Dive Brief:
- In an Oct. 28 memo to the mayor, the director of the DC Department of Employment Services said the developer of a luxury hotel has not met the local hiring requirements necessary for the company to receive an agreed-upon tax break of $46 million, according to the Washington City Paper.
- Director Deborah Carroll said the Sydell Group, developer of The Line hotel located in the Adams Morgan neighborhood, was 129,000 DC resident work hours and 189 local employees short of meeting the goals outlined in the tax abatement legislation. The bill states that 51% of work hours be performed by a minimum of 342 local hires.
- According to the City Paper, a forfeiture of the tax break would call into question The Line's ability to turn a profit in the short-term. City officials said the chances of Sydell being able to turn things around between now and the hotel's completion in January are slim.
Dive Insight:
Local hiring requirements are common on projects partially or fully funded with public money, but some developers have said the mandates are often unrealistic amid the ongoing industry labor shortage.
In a high-profile example, contractors on the $627.5 million new Detroit Red Wings arena ran afoul of project hiring requirements when they failed to meet the 51% local-hire mandate set forth by the city. The city established the hiring regulations after it invested a significant amount of money ($35 million) into the cost of construction. However, last month, the city announced that, despite holding job fairs and training program for Detroit residents, contractors failed to reach hiring goals and fined them a total of $500,000.
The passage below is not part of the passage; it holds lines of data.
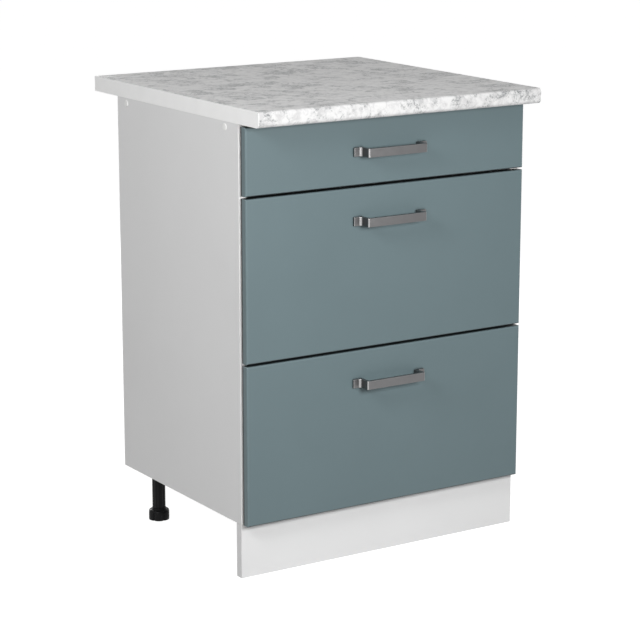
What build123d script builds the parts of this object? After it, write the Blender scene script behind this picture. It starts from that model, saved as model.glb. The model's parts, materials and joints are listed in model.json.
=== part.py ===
from build123d import *
from math import cos, radians, sin
import os

# Kitchen base cabinet with three drawers, in millimetres.
# X runs to the right, Y to the back and Z up. The origin lies on the floor, below the
# middle of the worktop, so the drawers open along -Y.

os.makedirs("parts", exist_ok=True)

# ---- carcass
width = 600
board = 16                      # melamine faced chipboard
carcass_depth = 440
carcass_bottom = 100            # height of the plinth and the legs
carcass_height = 716
rail_widths = {"front": 90, "rear": 70}
back_thickness = 3              # hardboard, nailed on
back_inset = 2                  # hardboard stays this far inside the carcass outline
plinth_gap = 0.5                # top of the plinth to the carcass

# ---- worktop
worktop_depth = 600
worktop_thickness = 28
front_overhang = 68             # worktop edge to the front of the carcass
worktop_top_radius = 6          # rolled front edge
worktop_lower_radius = 8
laminate = 0.8
laminate_return = 30            # laminate wrapped under the front edge
end_band = 0.8

# ---- drawer fronts
front_thickness = 16
front_reveal = 2                # each side, so that neighbouring cabinets clear
front_standoff = 4              # back of the front to the carcass
front_edge_radius = 3

# name: bottom of the front, its height, bottom edge of the box, height of the box
drawers = {
    "upper": (692, 120, 716, 78),
    "middle": (396, 292, 420, 180),
    "lower": (100, 292, 138, 180),
}
handle_drop = 60                # top edge of a front to the middle of its handle

# ---- drawer boxes and their roller runners
runner_length = 400
side_clearance = 12.5           # box side to cabinet side, room for one runner
steel = 1.2                     # thickness of the runner sheet
runner_screws_along = (50, 340)  # front end of a runner to its screws
roller_radius = 8.5
roller_width = 4.8
roller_bore = 2.22              # eight-sided, so its flats stand 0.1 mm off the axle
axle_radius = 1.95
axle_end = 0.8                  # an axle stands this far out of its roller
roller_gap = 0.3                # roller to the track it rolls on
runner_travel = 300
hardboard = 3                   # bottom of a drawer box
groove_clearance = 0.1
groove_depth = 7
groove_height = 10              # bottom edge of the box to its groove

# ---- handles
handle_spacing = 128            # between the two screws
handle_height = 16
handle_projection = 28
handle_bar = 6
handle_end = 63                 # middle of the handle to the end of its bar and its leg
handle_foot_end = 77.5          # middle of the handle to the tip of its foot
handle_foot = 4.5
handle_root_radius = 5          # between a leg and its foot

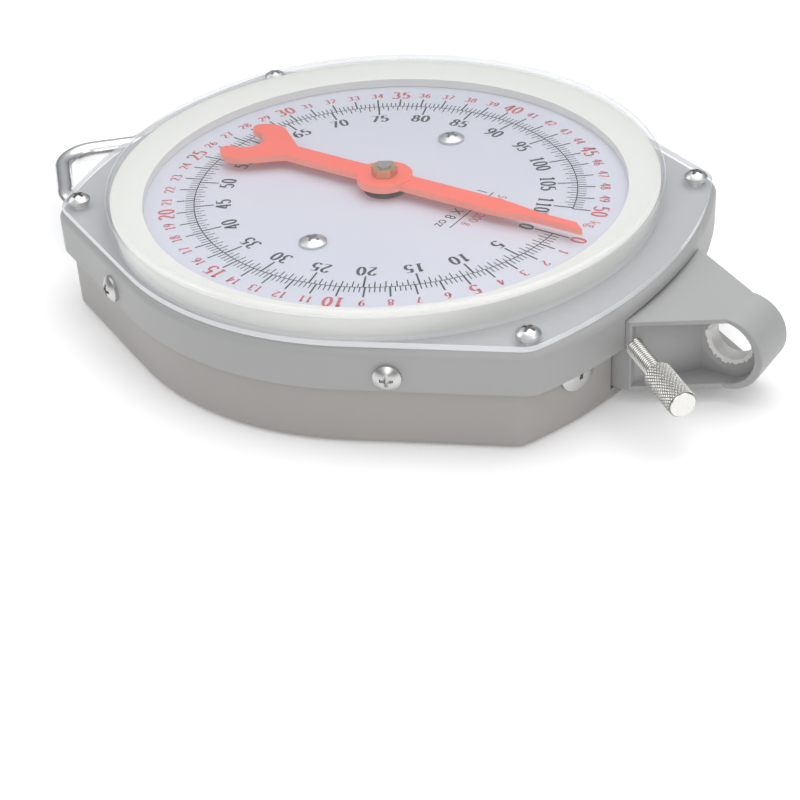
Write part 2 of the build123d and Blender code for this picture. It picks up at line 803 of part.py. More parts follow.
for name, x in (("spring_right", spring_x), ("spring_left", -spring_x)):
    with BuildPart() as spring:
        with BuildSketch(Plane.XY.offset(load_height)):
            for turn in range(coil_count):
                with Locations((x + coil_radius, coil_low + turn * coil_pitch)):
                    Circle(wire / 2 + 0.05)
        revolve(axis=Axis(origin=(x, 0, load_height), direction=(0, 1, 0)))
        with BuildLine(Plane.XY.offset(load_height)) as low_hook:
            Line((x + coil_radius, coil_low), (x + coil_radius, hook_low_centre))
            ThreePointArc(
                (x + coil_radius, hook_low_centre),
                (x, hook_low_centre - coil_radius),
                (x - coil_radius, hook_low_centre),
            )
            Line((x - coil_radius, hook_low_centre), (x - coil_radius, hook_low_centre + 5))
        with BuildSketch(Plane(origin=(x + coil_radius, coil_low, load_height), z_dir=(0, -1, 0))):
            Circle(wire / 2)
        sweep(path=low_hook.line)
        with BuildLine(Plane.XY.offset(load_height)) as high_hook:
            Line((x - coil_radius, coil_high), (x - coil_radius, hook_high_centre))
            ThreePointArc(
                (x - coil_radius, hook_high_centre),
                (x, hook_high_centre + coil_radius),
                (x + coil_radius, hook_high_centre),
            )
            Line((x + coil_radius, hook_high_centre), (x + coil_radius, hook_high_centre - 5))
        with BuildSketch(Plane(origin=(x - coil_radius, coil_high, load_height), z_dir=(0, 1, 0))):
            Circle(wire / 2)
        sweep(path=high_hook.line)
    finish(spring.part, name)

# Bail: one bent rod, studs through the crosshead.
knee_y = bail_apex + bail_leg_x / tan(radians(bail_slope))
with BuildPart() as bail:
    with BuildLine(Plane.XY.offset(load_height)) as bail_line:
        FilletPolyline(
            (bail_leg_x, crosshead_low_y),
            (bail_leg_x, knee_y),
            (0, bail_apex),
            (-bail_leg_x, knee_y),
            (-bail_leg_x, crosshead_low_y),
            radius=bail_bend,
        )
    with BuildSketch(
        Plane(origin=(bail_leg_x, crosshead_low_y, load_height), z_dir=(0, -1, 0))
    ):
        Circle(bail_radius)
    sweep(path=bail_line.line)
    stud_length = crosshead_depth + 8
    with BuildSketch(Plane.XZ.offset(-crosshead_low_y)):
        with Locations((bail_leg_x, load_height), (-bail_leg_x, load_height)):
            Circle(stud_radius)
    extrude(amount=-stud_length)
finish(bail.part, "bail")

bail_nut = hex_nut(10, 5, stud_radius + running_gap / 2)
with BuildPart() as bail_nuts:
    for x in (bail_leg_x, -bail_leg_x):
        seat = (x, crosshead_high_y + 0.02, load_height)
        with Locations(Plane(origin=seat, z_dir=(0, 1, 0), x_dir=(0, 0, 1))):
            add(bail_nut)
finish(bail_nuts.part, "bail_nuts")

bush_flange = 5.6
bush_seat = arc_centre_y + sqrt(tray_end_radius**2 - (bail_leg_x - bush_flange) ** 2) + seat_gap
bush_head = 1.3
bush_length = 12.0
with BuildPart() as bail_bushes:
    with BuildSketch(Plane.XZ.offset(bush_seat)):
        with Locations((bail_leg_x, load_height), (-bail_leg_x, load_height)):
            Circle(bush_radius)
    extrude(amount=-bush_length)
    with BuildSketch(Plane.XZ.offset(bush_seat)):
        with Locations((bail_leg_x, load_height), (-bail_leg_x, load_height)):
            Circle(bush_flange)
    extrude(amount=bush_head)
    with BuildSketch(Plane.XZ.offset(bush_seat + 3)):
        with Locations((bail_leg_x, load_height), (-bail_leg_x, load_height)):
            Circle(bail_radius + running_gap)
    extrude(amount=-bush_length - 6, mode=Mode.SUBTRACT)
finish(bail_bushes.part, "bail_bushes")

# Pointer.
blade_half = 3.9
blade_wide_y = 50.0
blade_narrow_y = 61.0
blade_narrow = 1.7
fork_outer = 14.3
with BuildPart() as pointer:
    with BuildSketch(Plane.XY.offset(pointer_bottom)):
        with BuildLine():
            Polyline(
                (-blade_half, 0),
                (-blade_half, blade_wide_y - 6),
                (-blade_half + 0.6, blade_wide_y),
                (-blade_narrow, blade_narrow_y),
                (-blade_narrow, pointer_tip - 4),
                (blade_narrow, pointer_tip),
                (blade_narrow, blade_narrow_y),
                (blade_half - 0.6, blade_wide_y),
                (blade_half, blade_wide_y - 6),
                (blade_half, 0),
                close=True,
            )
        make_face()
        with Locations((0, -22)):
            Rectangle(2 * blade_half, 44)
        Circle(hub_radius)
        with BuildLine():
            Line((-blade_half, -40), (blade_half, -40))
            Line((blade_half, -40), (fork_outer - 1, -52))
            ThreePointArc((fork_outer - 1, -52), (fork_outer, -59), (fork_outer - 3, -63.5))
            ThreePointArc((fork_outer - 3, -63.5), (fork_outer - 6.5, -63), (fork_outer - 7.5, -60))
            ThreePointArc((fork_outer - 7.5, -60), (0, -53.4), (7.5 - fork_outer, -60))
            ThreePointArc((7.5 - fork_outer, -60), (6.5 - fork_outer, -63), (3 - fork_outer, -63.5))
            ThreePointArc((3 - fork_outer, -63.5), (-fork_outer, -59), (1 - fork_outer, -52))
            Line((1 - fork_outer, -52), (-blade_half, -40))
        make_face()
    extrude(amount=pointer_thickness)
    with Locations((0, 0, hub_top)):
        Cylinder(hub_radius, 1.0, align=(Align.CENTER, Align.CENTER, Align.MAX))
        Cylinder(
            hub_boss_radius,
            hub_top - pointer_bottom + 2.4,
            align=(Align.CENTER, Align.CENTER, Align.MAX),
        )
        Cylinder(arbor_radius + running_gap / 4, 30, mode=Mode.SUBTRACT)
finish(pointer.part, "pointer")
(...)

Brian Turmail, of the Associated General Contractors of America, told Construction Dive last month that the organization is opposed to hiring requirements and that cities could be paying for decisions made decades ago. A cut in financial support for career and technical education programs, he said, might be one of the reasons qualified locals are hard to find. However, political pressures often trump the reality of an area's workforce capabilities.
Not to be dissuaded by cases like Detroit's, San Francisco has a 50% across-the-board local hiring requirement currently being phased in, with a mandate that half of all workers on city-funded projects be residents of San Francisco or San Francisco County by 2017.